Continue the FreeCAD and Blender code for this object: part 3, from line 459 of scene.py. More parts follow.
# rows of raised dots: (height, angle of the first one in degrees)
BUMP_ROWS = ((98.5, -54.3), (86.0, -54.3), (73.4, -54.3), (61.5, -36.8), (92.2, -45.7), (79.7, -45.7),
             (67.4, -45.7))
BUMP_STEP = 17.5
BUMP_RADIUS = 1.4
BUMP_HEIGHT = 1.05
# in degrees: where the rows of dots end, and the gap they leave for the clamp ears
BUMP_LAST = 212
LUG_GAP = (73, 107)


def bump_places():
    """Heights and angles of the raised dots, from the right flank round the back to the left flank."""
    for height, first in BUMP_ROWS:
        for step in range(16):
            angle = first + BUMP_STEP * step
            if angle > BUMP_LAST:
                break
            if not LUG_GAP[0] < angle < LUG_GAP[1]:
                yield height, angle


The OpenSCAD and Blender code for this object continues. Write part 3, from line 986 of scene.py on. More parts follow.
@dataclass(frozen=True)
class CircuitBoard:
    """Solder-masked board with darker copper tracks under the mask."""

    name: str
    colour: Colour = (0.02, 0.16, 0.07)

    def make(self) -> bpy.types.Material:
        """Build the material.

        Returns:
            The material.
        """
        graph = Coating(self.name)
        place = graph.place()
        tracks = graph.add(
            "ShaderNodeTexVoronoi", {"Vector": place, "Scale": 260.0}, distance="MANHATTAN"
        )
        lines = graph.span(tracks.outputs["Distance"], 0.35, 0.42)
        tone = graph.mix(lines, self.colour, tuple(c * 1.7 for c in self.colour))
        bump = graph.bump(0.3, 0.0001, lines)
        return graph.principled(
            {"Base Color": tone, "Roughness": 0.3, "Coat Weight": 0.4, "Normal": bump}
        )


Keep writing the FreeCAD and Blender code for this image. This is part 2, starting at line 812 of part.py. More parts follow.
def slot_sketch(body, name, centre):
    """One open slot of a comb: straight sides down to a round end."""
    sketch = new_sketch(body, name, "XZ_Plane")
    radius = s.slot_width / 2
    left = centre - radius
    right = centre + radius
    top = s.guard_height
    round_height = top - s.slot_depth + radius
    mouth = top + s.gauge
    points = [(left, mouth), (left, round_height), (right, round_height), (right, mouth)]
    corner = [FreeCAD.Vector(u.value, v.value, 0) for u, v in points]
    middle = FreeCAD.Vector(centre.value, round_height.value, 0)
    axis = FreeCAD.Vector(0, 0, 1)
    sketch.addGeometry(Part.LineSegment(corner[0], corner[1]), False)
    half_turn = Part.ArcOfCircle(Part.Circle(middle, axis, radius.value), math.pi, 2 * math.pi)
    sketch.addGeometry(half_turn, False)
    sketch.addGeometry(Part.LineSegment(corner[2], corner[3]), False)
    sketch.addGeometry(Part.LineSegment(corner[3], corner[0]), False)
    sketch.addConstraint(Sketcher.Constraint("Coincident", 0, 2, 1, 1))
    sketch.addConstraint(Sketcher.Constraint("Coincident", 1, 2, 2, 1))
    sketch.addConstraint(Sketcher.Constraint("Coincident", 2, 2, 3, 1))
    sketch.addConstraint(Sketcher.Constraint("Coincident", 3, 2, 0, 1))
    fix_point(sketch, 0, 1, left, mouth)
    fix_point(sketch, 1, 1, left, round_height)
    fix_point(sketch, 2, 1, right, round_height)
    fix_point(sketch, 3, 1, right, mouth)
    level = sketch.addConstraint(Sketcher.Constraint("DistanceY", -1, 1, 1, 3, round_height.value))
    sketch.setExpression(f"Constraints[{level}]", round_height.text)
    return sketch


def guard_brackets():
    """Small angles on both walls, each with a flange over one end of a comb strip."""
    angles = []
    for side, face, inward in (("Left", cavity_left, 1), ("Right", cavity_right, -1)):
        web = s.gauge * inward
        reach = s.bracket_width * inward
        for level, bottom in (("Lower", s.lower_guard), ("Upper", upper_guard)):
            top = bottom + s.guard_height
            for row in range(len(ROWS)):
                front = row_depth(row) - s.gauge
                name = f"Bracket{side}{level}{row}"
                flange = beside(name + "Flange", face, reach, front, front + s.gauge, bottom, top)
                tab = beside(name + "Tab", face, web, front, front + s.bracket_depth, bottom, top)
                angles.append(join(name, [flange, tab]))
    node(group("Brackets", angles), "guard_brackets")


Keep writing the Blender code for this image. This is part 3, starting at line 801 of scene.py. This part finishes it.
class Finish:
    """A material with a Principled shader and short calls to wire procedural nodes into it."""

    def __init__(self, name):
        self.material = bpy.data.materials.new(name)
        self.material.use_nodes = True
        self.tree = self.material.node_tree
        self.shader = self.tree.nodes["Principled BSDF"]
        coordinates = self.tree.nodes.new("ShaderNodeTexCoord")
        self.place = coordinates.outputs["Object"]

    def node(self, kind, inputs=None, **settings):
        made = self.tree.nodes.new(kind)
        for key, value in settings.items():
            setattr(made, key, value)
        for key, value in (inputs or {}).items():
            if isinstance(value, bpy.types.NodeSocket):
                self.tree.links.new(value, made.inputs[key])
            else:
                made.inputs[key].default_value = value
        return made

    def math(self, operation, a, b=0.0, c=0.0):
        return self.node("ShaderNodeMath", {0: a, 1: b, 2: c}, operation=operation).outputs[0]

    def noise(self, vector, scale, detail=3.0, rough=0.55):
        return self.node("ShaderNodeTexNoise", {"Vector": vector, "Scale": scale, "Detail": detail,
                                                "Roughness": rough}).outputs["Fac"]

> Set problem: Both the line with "Keep writing the Blender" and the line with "material with a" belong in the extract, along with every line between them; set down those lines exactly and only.

> Solution below:
Keep writing the Blender code for this image. This is part 3, starting at line 801 of scene.py. This part finishes it.
class Finish:
    """A material with a Principled shader and short calls to wire procedural nodes into it."""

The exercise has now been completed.